> _Set task_
Send back exactly the lines from the opening line of the records below through the one with "import math".

> _Input records_
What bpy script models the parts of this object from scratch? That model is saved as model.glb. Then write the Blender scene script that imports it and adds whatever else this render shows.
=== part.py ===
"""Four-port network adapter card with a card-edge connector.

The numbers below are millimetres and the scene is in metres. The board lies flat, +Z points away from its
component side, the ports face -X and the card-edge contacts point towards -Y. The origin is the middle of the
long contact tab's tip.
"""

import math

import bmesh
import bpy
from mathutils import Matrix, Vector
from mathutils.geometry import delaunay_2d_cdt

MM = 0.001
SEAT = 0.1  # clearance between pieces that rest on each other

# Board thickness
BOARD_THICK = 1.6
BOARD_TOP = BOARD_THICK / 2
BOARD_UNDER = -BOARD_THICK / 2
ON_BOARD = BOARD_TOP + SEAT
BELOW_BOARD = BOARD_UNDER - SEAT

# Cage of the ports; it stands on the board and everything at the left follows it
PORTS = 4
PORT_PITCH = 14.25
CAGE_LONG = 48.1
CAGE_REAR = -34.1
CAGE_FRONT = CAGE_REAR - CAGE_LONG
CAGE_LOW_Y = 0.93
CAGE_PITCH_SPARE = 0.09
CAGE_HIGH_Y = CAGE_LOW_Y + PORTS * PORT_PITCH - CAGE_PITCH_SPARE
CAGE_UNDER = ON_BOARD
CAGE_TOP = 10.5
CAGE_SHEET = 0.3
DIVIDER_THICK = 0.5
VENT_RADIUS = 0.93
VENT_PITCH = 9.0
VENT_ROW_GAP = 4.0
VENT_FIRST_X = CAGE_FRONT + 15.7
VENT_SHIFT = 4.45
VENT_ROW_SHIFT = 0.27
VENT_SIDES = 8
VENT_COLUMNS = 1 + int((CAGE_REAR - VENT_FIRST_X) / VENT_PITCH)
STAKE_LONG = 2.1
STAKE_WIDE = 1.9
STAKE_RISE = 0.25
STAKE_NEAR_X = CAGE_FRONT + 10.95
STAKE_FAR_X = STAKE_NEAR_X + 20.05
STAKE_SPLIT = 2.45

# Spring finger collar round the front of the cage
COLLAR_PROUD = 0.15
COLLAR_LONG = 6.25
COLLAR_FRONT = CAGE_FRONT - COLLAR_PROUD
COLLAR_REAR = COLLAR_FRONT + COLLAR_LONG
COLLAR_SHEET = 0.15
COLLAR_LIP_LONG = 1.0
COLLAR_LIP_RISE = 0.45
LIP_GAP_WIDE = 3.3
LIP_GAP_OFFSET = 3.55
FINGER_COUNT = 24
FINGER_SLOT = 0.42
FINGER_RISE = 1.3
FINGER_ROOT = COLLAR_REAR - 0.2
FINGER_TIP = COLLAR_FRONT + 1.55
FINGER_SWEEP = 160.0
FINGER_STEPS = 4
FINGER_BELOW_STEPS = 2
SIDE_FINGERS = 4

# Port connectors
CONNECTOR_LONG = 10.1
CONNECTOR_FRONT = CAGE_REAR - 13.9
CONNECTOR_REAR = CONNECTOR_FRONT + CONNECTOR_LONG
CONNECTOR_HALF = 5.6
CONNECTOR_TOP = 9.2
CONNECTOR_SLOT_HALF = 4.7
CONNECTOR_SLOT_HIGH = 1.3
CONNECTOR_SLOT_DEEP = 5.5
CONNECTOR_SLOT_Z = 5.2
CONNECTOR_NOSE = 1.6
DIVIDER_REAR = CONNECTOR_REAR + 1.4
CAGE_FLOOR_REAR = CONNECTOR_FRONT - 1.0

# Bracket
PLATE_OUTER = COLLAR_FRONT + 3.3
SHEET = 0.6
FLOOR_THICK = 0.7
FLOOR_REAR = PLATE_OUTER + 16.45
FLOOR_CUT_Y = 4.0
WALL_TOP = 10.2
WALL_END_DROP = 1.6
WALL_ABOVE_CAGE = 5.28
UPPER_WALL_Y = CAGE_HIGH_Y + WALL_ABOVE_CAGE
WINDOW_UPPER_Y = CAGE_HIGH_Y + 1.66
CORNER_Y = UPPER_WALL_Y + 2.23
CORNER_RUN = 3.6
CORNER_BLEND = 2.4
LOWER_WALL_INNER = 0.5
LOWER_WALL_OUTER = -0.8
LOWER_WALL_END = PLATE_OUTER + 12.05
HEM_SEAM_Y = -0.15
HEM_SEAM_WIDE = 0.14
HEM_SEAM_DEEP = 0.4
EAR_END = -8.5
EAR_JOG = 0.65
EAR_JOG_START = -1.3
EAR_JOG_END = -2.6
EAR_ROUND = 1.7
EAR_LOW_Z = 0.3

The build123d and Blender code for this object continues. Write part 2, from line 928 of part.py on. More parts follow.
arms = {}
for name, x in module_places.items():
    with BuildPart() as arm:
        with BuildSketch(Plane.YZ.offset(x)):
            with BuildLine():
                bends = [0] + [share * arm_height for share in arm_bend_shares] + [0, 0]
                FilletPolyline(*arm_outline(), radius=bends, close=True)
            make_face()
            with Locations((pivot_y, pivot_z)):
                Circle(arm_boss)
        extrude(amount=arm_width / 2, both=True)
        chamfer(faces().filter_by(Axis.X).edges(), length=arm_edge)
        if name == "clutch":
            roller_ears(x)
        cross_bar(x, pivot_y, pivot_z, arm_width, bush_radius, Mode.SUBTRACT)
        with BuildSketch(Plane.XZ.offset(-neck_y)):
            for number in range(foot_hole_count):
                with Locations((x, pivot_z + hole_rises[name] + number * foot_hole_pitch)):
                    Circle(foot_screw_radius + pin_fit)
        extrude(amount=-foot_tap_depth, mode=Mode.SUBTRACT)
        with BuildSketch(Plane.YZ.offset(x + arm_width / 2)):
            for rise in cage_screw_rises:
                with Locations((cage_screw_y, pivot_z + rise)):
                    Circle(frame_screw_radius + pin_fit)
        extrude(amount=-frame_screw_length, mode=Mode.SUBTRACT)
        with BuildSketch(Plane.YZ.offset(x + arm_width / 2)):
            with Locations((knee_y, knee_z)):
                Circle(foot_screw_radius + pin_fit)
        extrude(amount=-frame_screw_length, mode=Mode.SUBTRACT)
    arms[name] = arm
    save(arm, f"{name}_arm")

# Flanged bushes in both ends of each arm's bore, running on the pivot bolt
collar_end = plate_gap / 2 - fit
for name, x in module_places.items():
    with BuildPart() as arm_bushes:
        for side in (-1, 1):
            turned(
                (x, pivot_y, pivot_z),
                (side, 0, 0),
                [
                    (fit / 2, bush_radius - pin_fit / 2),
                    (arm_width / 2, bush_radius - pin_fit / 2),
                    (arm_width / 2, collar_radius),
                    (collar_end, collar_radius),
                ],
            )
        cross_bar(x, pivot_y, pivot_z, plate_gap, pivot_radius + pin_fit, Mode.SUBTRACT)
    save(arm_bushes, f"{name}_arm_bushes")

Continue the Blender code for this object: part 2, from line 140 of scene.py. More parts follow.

> _Task answer_
What bpy script models the parts of this object from scratch? That model is saved as model.glb. Then write the Blender scene script that imports it and adds whatever else this render shows.
=== part.py ===
"""Four-port network adapter card with a card-edge connector.

The numbers below are millimetres and the scene is in metres. The board lies flat, +Z points away from its
component side, the ports face -X and the card-edge contacts point towards -Y. The origin is the middle of the
long contact tab's tip.
"""

import math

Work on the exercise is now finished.